The illustration/map – How The Attacks Were Planned – appears in the latest issue of the Chimurenga Magazine No.16: The Chronic (19 Oct 2011), a “once-off, one-day-only edition of a speculative, future-forward newspaper that travels back in time to re-imagine the present”, produced in collaboration with Nigeria’s Cassava Republic Press and Kenya’s Kwani?.Click on image to enlarge.
The piece is accompanied by the caption: “The xenophobic violence currently ravaging many of South Africa’s urban areas has generally been blamed on poverty. Architect Maria Gabriela Carrilho Aragão uses reports published in this edition and elsewhere to map some of the hidden motives, from political score settling to protection rackets, behind the attacks”.
The Chronic is back-dated to the week May 11-18 2008, not only to report on the first week of the so-called xenophobic violence that took place in South Africa at that time, but also as a second chance to provide “the depth of reporting and analysis that should have appeared during this period. Our aim is not only to reanimate history – to ask what could have been done – but also to provide a space from which to re-engage the present and re-dream the future.” – read more about the project here.

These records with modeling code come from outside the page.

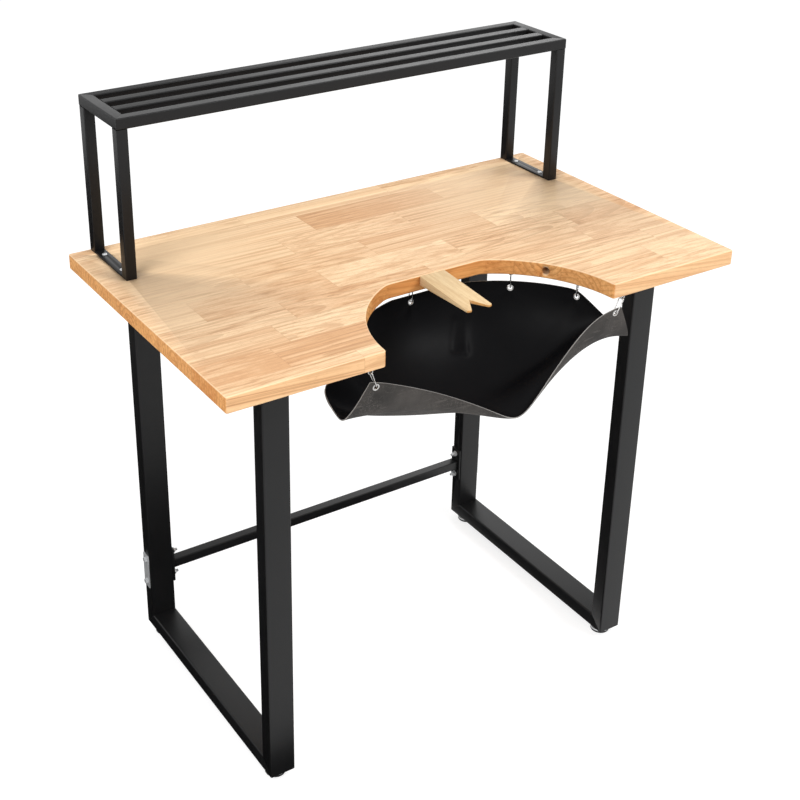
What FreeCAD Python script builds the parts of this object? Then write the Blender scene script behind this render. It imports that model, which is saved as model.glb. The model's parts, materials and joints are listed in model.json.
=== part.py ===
"""Jewelers bench with a curved cut-out, a slatted rack, a bench pin and a leather apron.

A hardwood benchtop stands on two welded steel leg frames that a bolted stretcher ties
together. A slatted rack is screwed on along the rear edge. The bench pin plugs into the
flat wall of the cut-out, and a leather catch apron hangs under it on six wire clips.

Units are millimetres. X runs along the front edge, -Y faces the jeweler and +Z is up.
The origin is on the floor, under the centre of the benchtop.
"""
import FreeCAD, Part
import math
import os
import re

import Sketcher
from FreeCAD import Placement, Rotation, Vector

# ---------------------------------------------------------------- driving dimensions
# Every name has an underscore, so that an expression can tell it from a function.
SIZES = [
    ("top_width", 1016.0, "benchtop from left to right, 40 in"),
    ("top_depth", 600.0, "benchtop from front to rear"),
    ("top_thick", 28.6, "benchtop thickness, 1 1/8 in"),
    ("work_height", 860.0, "floor to working surface"),
    ("top_ease", 2.5, "rounding of the benchtop's long edges"),
    ("top_corner", 3.0, "rounding of the benchtop's outer corners"),
    ("cut_radius", 230.0, "radius of the cut-out"),
    ("cut_setback", 8.0, "centre of the cut-out in front of the front edge"),
    ("cut_flat", 22.0, "flat wall of the cut-out short of the curve's deepest point"),
    ("cut_blend", 40.0, "rounding where the flat wall meets the curve"),
    ("cut_corner", 6.0, "rounding of the cut-out's front corners"),
    ("socket_radius", 7.0, "accessory socket in the cut-out's wall"),
    ("socket_depth", 40.0, "depth of the accessory socket"),
    ("socket_bearing", 36.0, "bearing of the socket about the cut-out's centre, degrees"),
    ("pin_width", 51.0, "bench pin width"),
    ("pin_shift", -5.0, "bench pin's centre from the middle of the flat wall"),
    ("pin_reach", 138.0, "bench pin from the wall to its tips"),
    ("pin_root", 17.5, "bench pin thickness at the wall"),
    ("pin_tip", 4.0, "bench pin thickness at its tips"),
    ("pin_drop", 9.0, "fall of the bench pin's upper face to its tips"),
    ("pin_below", 0.5, "bench pin's upper face under the working surface, at the wall"),
    ("notch_depth", 31.0, "depth of the V notch"),
    ("notch_width", 34.0, "width of the V notch at the tips"),
    ("tenon_width", 36.0, "tenon width"),
    ("tenon_thick", 8.0, "tenon thickness"),
    ("tenon_reach", 32.0, "tenon length"),
    ("tenon_slack", 0.15, "clearance round the tenon, on each side"),
    ("frame_span", 814.0, "leg frames, outside to outside"),
    ("frame_length", 517.0, "leg frame from front to rear"),
    ("frame_inset", 3.0, "leg frame in from the benchtop's rear edge"),
    ("leg_wide", 50.0, "leg tube across the bench"),
    ("leg_deep", 30.0, "leg tube in the plane of its frame"),
    ("leg_wall", 1.5, "leg tube wall"),
    ("leg_round", 3.0, "leg tube outer corner radius"),
    ("foot_gap", 16.0, "floor to the underside of the foot rails"),
    ("foot_inset", 28.0, "foot axis in from the end of the frame"),
    ("foot_radius", 19.0, "glide radius"),
    ("foot_plate", 3.0, "thickness of the glide's steel cup"),
    ("foot_pad", 5.0, "thickness of the glide's plastic pad"),
    ("stud_radius", 4.0, "foot stud radius, M8"),
    ("stud_top", 38.0, "top of the foot stud above the floor"),
    ("stud_play", 0.05, "radial clearance of a stud in its nut"),
    ("weld_nut_size", 13.0, "weld nut across its flats"),
    ("weld_nut_high", 6.5, "weld nut height"),
    ("bar_tube", 20.0, "stretcher tube, square"),
    ("bar_level", 151.0, "stretcher centre above the floor"),
    ("plate_thick", 4.0, "stretcher end plate thickness"),
    ("plate_wide", 28.0, "stretcher end plate width"),
    ("plate_high", 76.0, "stretcher end plate height"),
    ("strap_thick", 2.5, "outer strap thickness"),
    ("strap_wide", 22.0, "outer strap width"),
    ("bolt_pitch", 52.0, "distance between the two bolts of one end"),
    ("bolt_radius", 3.0, "frame bolt radius, M6"),
    ("bolt_head", 4.0, "frame bolt head height"),
    ("bolt_flats", 10.0, "frame bolt head and nut across their flats"),
    ("bolt_past", 6.0, "frame bolt past its nut"),
    ("nut_high", 5.0, "frame nut height"),
    ("washer_radius", 6.0, "washer radius"),
    ("washer_thick", 1.6, "washer thickness"),
    ("hole_slack", 0.2, "radial clearance of a hole round its fastener"),
    ("screw_radius", 2.5, "benchtop screw radius"),
    ("screw_bite", 18.0, "benchtop screw in the wood"),
    ("screw_head", 5.0, "screw head radius"),
    ("head_high", 2.5, "screw head height"),
    ("rack_width", 934.0, "rack from left to right"),
    ("rack_depth", 158.0, "rack from front to rear"),
    ("rack_height", 287.0, "rack top above the working surface"),
    ("rack_inset", 2.0, "rack in from the benchtop's rear edge"),
    ("rack_tube", 20.0, "rack tube, square"),
    ("rack_wall", 1.2, "rack tube wall"),
    ("rack_round", 2.0, "rack tube outer corner radius"),
    ("slat_count", 2.0, "slats between the rack's rails"),
    ("base_thick", 3.0, "rack base plate thickness"),
    ("base_screw", 21.0, "rack screw from the inner face of a post"),
    ("rack_screw", 2.0, "rack screw radius"),
    ("eye_wire", 1.2, "radius of the screw eye's wire"),
    ("eye_ring", 3.8, "centre line radius of the screw eye's ring"),
    ("eye_gap", 0.5, "gap between the ring and the wood"),
    ("eye_shank", 14.0, "screw eye's shank in the wood"),
    ("clip_wire", 1.0, "radius of the clip's wire"),
    ("clip_length", 26.0, "clip's pivot to the eyelet's centre"),
    ("clip_crook", 5.0, "centre line radius of the clip's upper bend"),
    ("clip_belly", 4.4, "centre line radius of the clip's lower bend"),
    ("clip_play", 0.5, "gap between the clip's wire and the screw eye's ring"),
    ("clip_rest", 0.7, "clip's wire above the eyelet's centre"),
    ("clip_gap", 1.5, "gap between the ends of the clip's wire"),
    ("front_swing", 4.0, "front clips lean out of the bench, degrees"),
    ("eyelet_hole", 3.6, "eyelet bore radius"),
    ("eyelet_tube", 4.2, "eyelet barrel radius"),
    ("eyelet_flange", 6.2, "eyelet flange radius"),
    ("eyelet_lip", 0.5, "eyelet flange thickness"),
    ("eyelet_seat", 0.4, "gap between a flange and the leather"),
    ("apron_thick", 1.8, "leather thickness"),
    ("apron_front", 6.5, "leather's front edge behind the benchtop's front edge"),
    ("apron_margin", 13.0, "leather above the centres of the side and rear eyelets"),
    ("apron_out", 18.0, "leather's rim outside the cut-out's curve"),
    ("apron_widen", 1.05, "how far the rim spreads sideways from a round arc"),
    ("apron_rear", 32.0, "leather's rear edge behind the cut-out's flat wall"),
    ("apron_corner", 26.0, "leather's front corners outside the cut-out"),
    ("corner_drop", 0.5, "leather's front corners under its rim"),
    ("corner_margin", 8.0, "front eyelets' centres in from the front edge"),
    ("corner_inset", 16.0, "front eyelets' centres in from the side edges"),
    ("apron_sag", 161.0, "fall of the leather to its lowest point"),
    ("apron_shift", 45.0, "lowest point of the front edge right of the middle"),
    ("apron_ear", 70.0, "fall of the side edges between their clips"),
    ("apron_flare", 44.0, "spread of the right side edge past its clips"),
    ("apron_bulge", 55.0, "spread of the left side edge, whose fold runs back to its clip"),
]

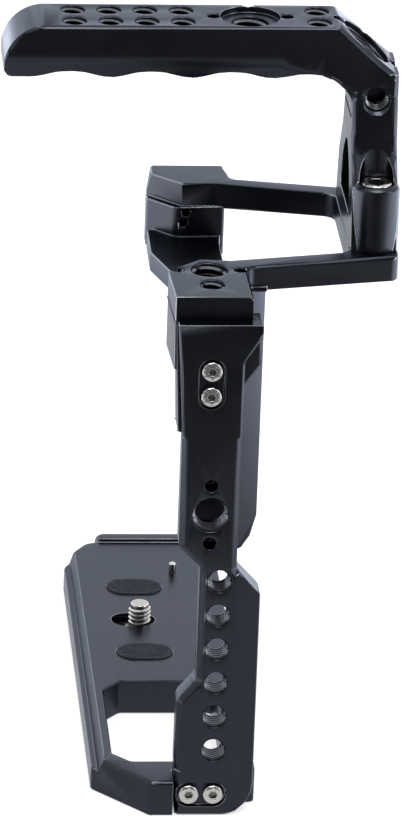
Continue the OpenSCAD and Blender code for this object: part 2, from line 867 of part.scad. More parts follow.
module arch(length) {
    linear_extrude(length) intersection() {
        translate([arch_half - arch_r, frame_z + arch_spring]) circle(arch_r);
        translate([arch_r - arch_half, frame_z + arch_spring]) circle(arch_r);
        translate([-arch_half, frame_z + arch_spring]) square([2 * arch_half, arch_r]);
    }
    linear_extrude(length) translate([-arch_half, frame_z + sill_h])
        square([2 * arch_half, arch_spring - sill_h + edge]);
}

module handle() {
    slant = atan2(slant_drop, column_right - slant_x);
    foot_r = foot_w / 2;
    rim = 1.2;
    color([0.12, 0.12, 0.13]) translate([0, window_y, 0]) difference() {
        union() {
            grip();
            sideways(column_left + nip) plate_both(column_view, column_t - 2 * nip);
            for (side = [-1, 1]) translate([foot_x, side * bolt_half, frame_z]) {
                cylinder(r = foot_r, h = foot_h - rim);
                translate([0, 0, foot_h - rim]) cylinder(r1 = foot_r, r2 = foot_r - rim, h = rim);
            }
            translate([foot_x - foot_r, -bolt_half, frame_z]) cube([foot_w, 2 * bolt_half, sill_h]);
        }
        sideways(column_left - over) arch(foot_w + 4);
        // Seats of the bolts, which also scoop the column's flanks for the key
        for (side = [-1, 1]) translate([foot_x, side * bolt_half, frame_z]) {
            translate([0, 0, -over]) cylinder(d = bolt_d + 2 * head_slack, h = foot_h + over);
            translate([0, 0, bolt_top - bolt_head_h - frame_z])
                cylinder(d = bolt_head_d + 2 * head_slack, h = handle_h - 2 * grip_t);
        }
        // Threads along the grip, and the seats on its top and on the slanted face
        for (row = [-1, 1]) {
            for (i = [0:3])
                translate([grip_first_x + i * grip_pitch, row * grip_row, handle_top])
                    hole(quarter_d, grip_hole_depth);
            translate([grip_last_x, row * grip_row, handle_top])
                hole(quarter_d, grip_hole_depth);
        }
        translate([grip_arri_x, 0, handle_top]) arri_face(grip_hole_depth);
        translate([(column_right + slant_x) / 2, 0, handle_top - slant_drop / 2])
            rotate([0, slant, 0]) arri_face(slant_arri_depth);
        for (side = [-1, 1])
            translate([foot_x, side * grip_half, handle_top - column_hole_drop])
                rotate([-side * 90, 0, 0]) hole(quarter_d, column_hole_depth);
    }
}

module placed() {
    translate([-middle.x, -middle.y, 0]) children();
}

placed() side_plate();
placed() top_frame();
placed() base_plate();
placed() handle();
placed() handle_bolt(-1);  // handle_bolt_near
placed() handle_bolt(1);  // handle_bolt_far
placed() upper_side_screw(0);  // upper_side_screw_top
placed() upper_side_screw(1);  // upper_side_screw_bottom
placed() lower_side_screw(0);  // lower_side_screw_left
placed() lower_side_screw(1);  // lower_side_screw_right
placed() camera_screw();
placed() camera_screw_clip();
placed() pad(pad_near_y);  // pad_near
placed() pad(pad_far_y);  // pad_far
placed() locating_pin();
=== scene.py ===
"""Half cage for a camera: the finish of its black anodised plates, its threads, its pads
and its steel screws, round the CAD frame."""
import json

import bpy
import numpy as np
from mathutils import Matrix, Vector


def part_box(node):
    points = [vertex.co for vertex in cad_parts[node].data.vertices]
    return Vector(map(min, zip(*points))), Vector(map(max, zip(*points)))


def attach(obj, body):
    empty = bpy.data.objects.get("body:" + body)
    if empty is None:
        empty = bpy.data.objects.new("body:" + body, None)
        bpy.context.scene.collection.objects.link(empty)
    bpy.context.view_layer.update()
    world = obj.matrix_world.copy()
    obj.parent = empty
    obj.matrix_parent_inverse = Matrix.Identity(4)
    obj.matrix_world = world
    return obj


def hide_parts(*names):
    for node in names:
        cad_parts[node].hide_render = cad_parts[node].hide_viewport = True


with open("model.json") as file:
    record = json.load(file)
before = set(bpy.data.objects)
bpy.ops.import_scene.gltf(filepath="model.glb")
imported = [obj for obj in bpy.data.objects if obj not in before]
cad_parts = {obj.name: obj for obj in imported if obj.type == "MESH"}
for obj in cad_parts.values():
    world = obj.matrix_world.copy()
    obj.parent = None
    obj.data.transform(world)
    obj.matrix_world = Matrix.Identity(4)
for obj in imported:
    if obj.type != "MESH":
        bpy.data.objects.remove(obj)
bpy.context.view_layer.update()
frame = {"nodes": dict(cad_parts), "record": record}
nodes = frame["nodes"]
bodies = frame["record"]["behaviour"]["bodies"]
body_of = {node: body for body, group in bodies.items() for node in group}
MM = 0.001


# ---- Camera ----------------------------------------------------------------------
LENS_PIXELS = 6641.98
YAW, PITCH, ROLL = np.radians([5.0826, 22.5608, 2.1300])
CAMERA_PLACE = Vector((-145.61, -1700.78, 794.50)) * MM
FILM_HEIGHT = 36.0
PICTURE_HEIGHT = 819
# Nearest and furthest distance that the camera sees, in metres
NEAREST, FURTHEST = 0.05, 30.0


def add_camera():
    data = bpy.data.cameras.new("camera")
    data.sensor_fit = "VERTICAL"
    data.sensor_height = FILM_HEIGHT
    data.sensor_width = FILM_HEIGHT
    data.lens = LENS_PIXELS / PICTURE_HEIGHT * FILM_HEIGHT
    data.clip_start, data.clip_end = NEAREST, FURTHEST
    camera = bpy.data.objects.new("camera", data)
    bpy.context.scene.collection.objects.link(camera)
    forward = Vector((np.sin(YAW) * np.cos(PITCH), np.cos(YAW) * np.cos(PITCH), -np.sin(PITCH)))
    level = Vector((np.cos(YAW), -np.sin(YAW), 0.0))
    above = level.cross(forward)
    right = level * np.cos(ROLL) + above * np.sin(ROLL)
    up = above * np.cos(ROLL) - level * np.sin(ROLL)
    turn = Matrix((right, up, -forward)).transposed().to_4x4()
    camera.matrix_world = Matrix.Translation(CAMERA_PLACE) @ turn
    bpy.context.scene.camera = camera


add_camera()


# ---- Effects used by more than one finish ----------------------------------------
def ramp(tree, value, from_range=(0.0, 1.0), to_range=(0.0, 1.0), smooth=False):
    """A node that turns one range of values into another, and holds its ends."""
    node = tree.nodes.new("ShaderNodeMapRange")
    if smooth:
        node.interpolation_type = "SMOOTHSTEP"
    labels = ("From Min", "From Max", "To Min", "To Max")
    for label, number in zip(labels, (*from_range, *to_range)):
        node.inputs[label].default_value = number
    tree.links.new(value, node.inputs["Value"])
    return node


def calculated(tree, operation, first, second=None, clamp=False):
    """The result of one sum of one or two values."""
    node = tree.nodes.new("ShaderNodeMath")
    node.operation = operation
    node.use_clamp = clamp
    tree.links.new(first, node.inputs[0])
    if second is not None:
        tree.links.new(second, node.inputs[1])
    return node.outputs[0]


def new_group(name, inputs, outputs):
    """A node group with float inputs (name, value) and outputs (name, kind)."""
    group = bpy.data.node_groups.new(name, "ShaderNodeTree")
    for label, value in inputs:
        socket = group.interface.new_socket(label, in_out="INPUT", socket_type="NodeSocketFloat")
        socket.default_value = value
    for label, kind in outputs:
        group.interface.new_socket(label, in_out="OUTPUT", socket_type="NodeSocket" + kind)
    return group, group.nodes.new("NodeGroupInput"), group.nodes.new("NodeGroupOutput")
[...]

My brief was to create a visual representation of this task of re-engagement, re-examination and interpretation, using “sensibility, politics and poetry to represent data in an inexact language (…)”. The data herein is derived from a research report jointly prepared by the WITS Forced Migration Studies Programme (FMSP) and the Consortium for Refugees and Migrants in South Africa (CoRMSA) in April 2010 (May 2008 Violence Against Foreign Nationals in South Africa: Understanding Causes and Evaluating Responses, by Jean Pierre Misago, Tamlyn Monson, Tara Polzer and Loren Landau), which I represented in a datascape and relational word cloud – both visual summaries that attempt to find commonalities and specificities in the data collected (shown on the left-side of the illustration).
Two extracts of the Report (at bottom-left) highlight the fact that, albeit based on actual research, the report is inexact, and in fact, inconclusive. For it remains to be answered: what makes [previously friendly] neighbours turn against neighbours? How is it possible that victims were not named in the press early on, as if they were nameless, faceless, like a bunch of scattering chickens scurrying away from a coop aflame? How is it possible that the violence continues to be perceived – and remembered – as the actions of a “disgruntled mob”, when in actual fact most of the attacks were preceded by an organised meeting at which the attacks were planned? This, and much more, is what The Chronic begins to unravel.